A woman's place is in politics
In many ways, this should be an electric election in the North. What is it, if not the mechanism to put a staggering combination of figureheads into office? Yet the sparks refuse to fly, writes Fionnuala O Connor
Martin McGuinness wears a fleece to meet carefully-selected friendly farmers at a cattle mart, Ian Paisley takes off his black fedora to make pancakes on Shrove Tuesday. Despite the novelty of cyber-launches and blogs, the campaign on all sides is more slog than storm.
It is also massively, shamingly male: a total 46 women out of 256 candidates. The SDLP is rightly proud that 14 of those 46 are theirs, the outcome of a deliberate and protracted effort.
Alliance is running seven women out of 18 candidates. By contrast, the Ulster Unionists produced an election broadcast introduced and concluded by a sweet-faced young female student. It was presumably an attempt to compensate for the pitiful sight of their 38 candidates. The party with the longest history and deepest roots in civic society found just one woman to represent them. Some statement whatever way you approach it: that UUs think women unsuited to politics, or that women do not find Ulster Unionism attractive?

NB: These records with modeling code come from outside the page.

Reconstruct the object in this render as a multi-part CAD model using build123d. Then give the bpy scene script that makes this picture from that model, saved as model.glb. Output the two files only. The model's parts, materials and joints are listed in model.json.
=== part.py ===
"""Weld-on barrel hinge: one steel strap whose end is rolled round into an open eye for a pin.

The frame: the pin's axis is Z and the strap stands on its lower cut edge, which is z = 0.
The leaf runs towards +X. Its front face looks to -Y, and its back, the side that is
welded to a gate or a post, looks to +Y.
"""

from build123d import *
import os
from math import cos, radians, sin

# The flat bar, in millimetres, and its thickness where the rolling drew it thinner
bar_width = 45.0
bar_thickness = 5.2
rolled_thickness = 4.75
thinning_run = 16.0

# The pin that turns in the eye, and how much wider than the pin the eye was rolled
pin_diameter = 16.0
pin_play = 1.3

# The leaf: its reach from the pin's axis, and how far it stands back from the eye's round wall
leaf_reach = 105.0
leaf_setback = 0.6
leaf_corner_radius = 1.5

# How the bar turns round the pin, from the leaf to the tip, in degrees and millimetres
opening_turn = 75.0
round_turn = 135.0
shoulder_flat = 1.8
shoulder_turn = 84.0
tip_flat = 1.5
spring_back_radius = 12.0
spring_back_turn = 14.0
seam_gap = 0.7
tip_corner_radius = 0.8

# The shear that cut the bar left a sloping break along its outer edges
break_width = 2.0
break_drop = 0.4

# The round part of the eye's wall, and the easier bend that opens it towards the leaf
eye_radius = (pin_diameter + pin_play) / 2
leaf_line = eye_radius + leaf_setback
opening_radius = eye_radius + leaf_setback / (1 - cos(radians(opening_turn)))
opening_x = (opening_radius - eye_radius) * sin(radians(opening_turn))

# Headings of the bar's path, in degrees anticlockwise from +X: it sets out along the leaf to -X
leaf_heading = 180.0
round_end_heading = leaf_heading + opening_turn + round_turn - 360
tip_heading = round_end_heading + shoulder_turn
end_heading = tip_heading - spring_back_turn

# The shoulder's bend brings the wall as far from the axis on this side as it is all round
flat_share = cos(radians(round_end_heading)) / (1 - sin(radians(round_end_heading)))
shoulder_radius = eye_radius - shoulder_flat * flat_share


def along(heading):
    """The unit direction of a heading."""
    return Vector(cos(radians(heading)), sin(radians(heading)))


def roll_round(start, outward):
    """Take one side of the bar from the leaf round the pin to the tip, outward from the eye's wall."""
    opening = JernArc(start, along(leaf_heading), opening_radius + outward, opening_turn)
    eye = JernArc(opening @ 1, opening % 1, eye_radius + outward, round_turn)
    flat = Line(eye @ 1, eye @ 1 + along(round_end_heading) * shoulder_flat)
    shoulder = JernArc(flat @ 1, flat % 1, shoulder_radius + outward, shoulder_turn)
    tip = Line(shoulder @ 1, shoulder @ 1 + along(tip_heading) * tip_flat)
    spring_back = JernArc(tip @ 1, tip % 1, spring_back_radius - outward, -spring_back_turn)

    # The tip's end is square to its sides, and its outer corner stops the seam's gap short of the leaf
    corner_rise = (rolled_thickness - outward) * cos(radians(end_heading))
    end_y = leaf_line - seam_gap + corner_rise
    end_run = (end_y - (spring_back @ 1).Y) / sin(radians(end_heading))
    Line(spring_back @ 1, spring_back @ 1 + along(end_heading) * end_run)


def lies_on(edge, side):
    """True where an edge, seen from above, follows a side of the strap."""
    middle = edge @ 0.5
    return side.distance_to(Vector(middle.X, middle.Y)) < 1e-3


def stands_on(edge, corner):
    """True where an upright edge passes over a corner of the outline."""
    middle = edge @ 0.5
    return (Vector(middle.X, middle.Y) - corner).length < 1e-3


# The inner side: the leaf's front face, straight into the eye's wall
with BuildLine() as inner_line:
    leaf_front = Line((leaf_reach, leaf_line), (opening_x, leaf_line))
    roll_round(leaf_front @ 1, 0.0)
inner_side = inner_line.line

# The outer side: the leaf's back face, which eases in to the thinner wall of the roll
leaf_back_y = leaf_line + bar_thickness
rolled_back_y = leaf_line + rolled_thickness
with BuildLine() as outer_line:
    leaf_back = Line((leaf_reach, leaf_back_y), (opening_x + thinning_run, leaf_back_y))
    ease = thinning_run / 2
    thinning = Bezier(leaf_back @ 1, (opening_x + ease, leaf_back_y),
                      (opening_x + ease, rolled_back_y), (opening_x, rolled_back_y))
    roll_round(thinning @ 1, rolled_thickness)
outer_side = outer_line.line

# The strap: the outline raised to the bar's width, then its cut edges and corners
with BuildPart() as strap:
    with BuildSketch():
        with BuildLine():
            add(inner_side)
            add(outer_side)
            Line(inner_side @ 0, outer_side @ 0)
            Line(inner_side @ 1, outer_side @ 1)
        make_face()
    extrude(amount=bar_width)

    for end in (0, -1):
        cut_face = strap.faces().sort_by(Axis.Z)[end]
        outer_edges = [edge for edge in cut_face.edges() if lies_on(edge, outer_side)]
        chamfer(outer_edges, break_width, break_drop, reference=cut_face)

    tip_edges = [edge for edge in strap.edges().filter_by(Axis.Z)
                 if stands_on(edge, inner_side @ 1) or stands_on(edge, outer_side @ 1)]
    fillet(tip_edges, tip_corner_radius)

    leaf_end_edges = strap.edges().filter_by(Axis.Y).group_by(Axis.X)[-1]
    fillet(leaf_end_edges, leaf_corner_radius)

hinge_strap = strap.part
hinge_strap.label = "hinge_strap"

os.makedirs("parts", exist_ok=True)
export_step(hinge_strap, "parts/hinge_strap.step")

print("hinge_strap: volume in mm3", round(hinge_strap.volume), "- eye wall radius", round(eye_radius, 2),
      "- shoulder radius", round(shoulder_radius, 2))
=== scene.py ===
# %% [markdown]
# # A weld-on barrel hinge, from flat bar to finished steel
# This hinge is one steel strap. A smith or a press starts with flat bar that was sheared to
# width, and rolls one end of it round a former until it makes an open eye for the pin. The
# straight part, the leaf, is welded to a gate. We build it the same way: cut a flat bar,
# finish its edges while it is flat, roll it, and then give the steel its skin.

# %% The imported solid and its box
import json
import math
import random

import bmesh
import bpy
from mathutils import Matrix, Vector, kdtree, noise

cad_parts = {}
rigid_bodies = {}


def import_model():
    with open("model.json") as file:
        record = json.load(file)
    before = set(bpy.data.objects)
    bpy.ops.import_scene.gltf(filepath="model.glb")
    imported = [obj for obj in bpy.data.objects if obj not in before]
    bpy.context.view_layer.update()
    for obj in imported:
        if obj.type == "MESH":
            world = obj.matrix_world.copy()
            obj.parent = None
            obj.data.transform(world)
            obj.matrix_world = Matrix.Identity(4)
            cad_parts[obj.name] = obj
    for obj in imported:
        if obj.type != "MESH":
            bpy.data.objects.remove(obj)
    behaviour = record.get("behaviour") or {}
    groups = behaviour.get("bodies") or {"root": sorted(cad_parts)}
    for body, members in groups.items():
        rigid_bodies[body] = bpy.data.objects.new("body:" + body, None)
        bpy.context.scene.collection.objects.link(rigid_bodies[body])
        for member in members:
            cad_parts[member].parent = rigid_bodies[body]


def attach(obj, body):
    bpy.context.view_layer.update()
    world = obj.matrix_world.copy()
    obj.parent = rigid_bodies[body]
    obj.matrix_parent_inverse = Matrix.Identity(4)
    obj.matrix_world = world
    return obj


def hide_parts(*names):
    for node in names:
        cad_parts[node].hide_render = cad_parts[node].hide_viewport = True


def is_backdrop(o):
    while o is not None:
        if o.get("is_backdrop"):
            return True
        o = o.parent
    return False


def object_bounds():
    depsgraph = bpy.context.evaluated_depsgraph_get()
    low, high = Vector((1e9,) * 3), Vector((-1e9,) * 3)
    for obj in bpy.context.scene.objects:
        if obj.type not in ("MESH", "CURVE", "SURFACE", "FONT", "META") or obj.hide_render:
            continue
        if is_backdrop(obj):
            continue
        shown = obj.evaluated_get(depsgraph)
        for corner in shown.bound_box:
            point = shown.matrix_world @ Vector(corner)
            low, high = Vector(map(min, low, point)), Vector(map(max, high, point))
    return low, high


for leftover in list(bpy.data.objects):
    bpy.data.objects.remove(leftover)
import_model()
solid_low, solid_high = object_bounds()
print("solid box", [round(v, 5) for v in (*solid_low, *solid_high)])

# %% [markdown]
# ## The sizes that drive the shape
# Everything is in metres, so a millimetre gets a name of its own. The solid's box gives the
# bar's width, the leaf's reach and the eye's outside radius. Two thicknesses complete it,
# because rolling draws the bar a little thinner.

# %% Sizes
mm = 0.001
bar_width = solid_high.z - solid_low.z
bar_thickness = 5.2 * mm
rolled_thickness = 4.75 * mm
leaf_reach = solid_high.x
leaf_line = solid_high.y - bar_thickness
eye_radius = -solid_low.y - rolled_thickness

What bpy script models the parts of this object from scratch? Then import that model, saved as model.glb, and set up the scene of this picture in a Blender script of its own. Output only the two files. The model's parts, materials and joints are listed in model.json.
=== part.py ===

You can imagine UU senior figures complaining wordlessly to their shaving mirrors that these things change so fast. Hasn't the North's first Polish newspaper just praised their outreach to immigrants? But television long ago decided that a group in grey or navy or black, mostly middle-aged or older, all of them men, only looks impressive if they are very powerful indeed. The DUP has made a point of including at least two women in shot for the cameras at Stormont media events.
Unionists will admit, even boast, that theirs is a conservative political world. Reactions to women who break with convention can be primitive, and for a long time went unchallenged. When the two Women's Coalition representatives spoke in the ambitiously-titled "Forum for Political Dialogue", half of the DUP group made moo-ing noises. Iris Robinson, proud to be anti-feminist, made a point of laughing appreciatively.
That was in 1996. Political parties are increasingly aware that it makes sense to have more women members, if only to attract more women voters. Of the DUP's 46 candidates, six are women. On the day the party was required to say something to the media in response to Sinn Féin's policing ardfheis, the cameras accompanied a Paisley strollabout on Stormont's pathways. Sunshine and a big black hat dominated, but the unmistakeable profile leaned towards keen, young Arlene Foster, alertly listening, leaving the lesser men unconsidered in the background.
Gender is irrelevant to much political debate, and images can be misleading, as everyone knows. It suits to place her in the Paisley eyeline because the intent Foster gaze once focused as respectfully on her then leader, David Trimble. Then Trimble negotiated his way into a compromise the Foster-
Jeffrey Donaldson camp disowned. Her presence in honoured proximity to her new leader is presumably meant to lure discouraged UU voters into a similar journey on March 7th.
Sinn Féin was the first party in the North to play their women as photo-opportunity stars, tromping up the steps to Stormont from their first arrival with never fewer than two females in any delegation. Despite roots in the macho world of a paramilitary army, Sinn Féin has probably more women at all levels than any other party.
But some have had more to do with image than anything else. Once the Lucilita Breathnach trenchcoat seemed the obligatory visual aid to mark republicanism's relegation of violence - as far from the old cliche of the 1940s gunman as the balaclava-ed sniper favoured by later mythmakers. Breathnach was no more a serious player in the collective republican leadership than her successor in today's tableaux, the ubiquitous Mary-Lou.
High-profile women in the North have taken abuse for their pains, but battle on. Police Ombudsman Nuala O'Loan's recent report reopened the collusion scandal in a way that will not easily be closed down.
The Human Rights Commission, now headed by Monica McWilliams - one of those derided Women's Coalition speakers in 1996 - has repeatedly exposed the conditions of women prisoners, who take the brunt of what it means to have less status in society.
The commission sent a witness to last week's inquest into the death in Maghaberry jail in 2004 of Roseanne Irvine, found hanging in her cell after she had asked to see a psychiatrist. A nurse told the inquest that male prisoners were always treated before women.
For years, many in unionist and nationalist political life slept with guns by their bedsides. That danger, plus the harsh exchanges in what few political forums existed, made politics deeply unattractive to many men and even more women. Among devolution's benefits should be encouragement to women to move into politics.
Who knows - there might even be a female High Court judge some day.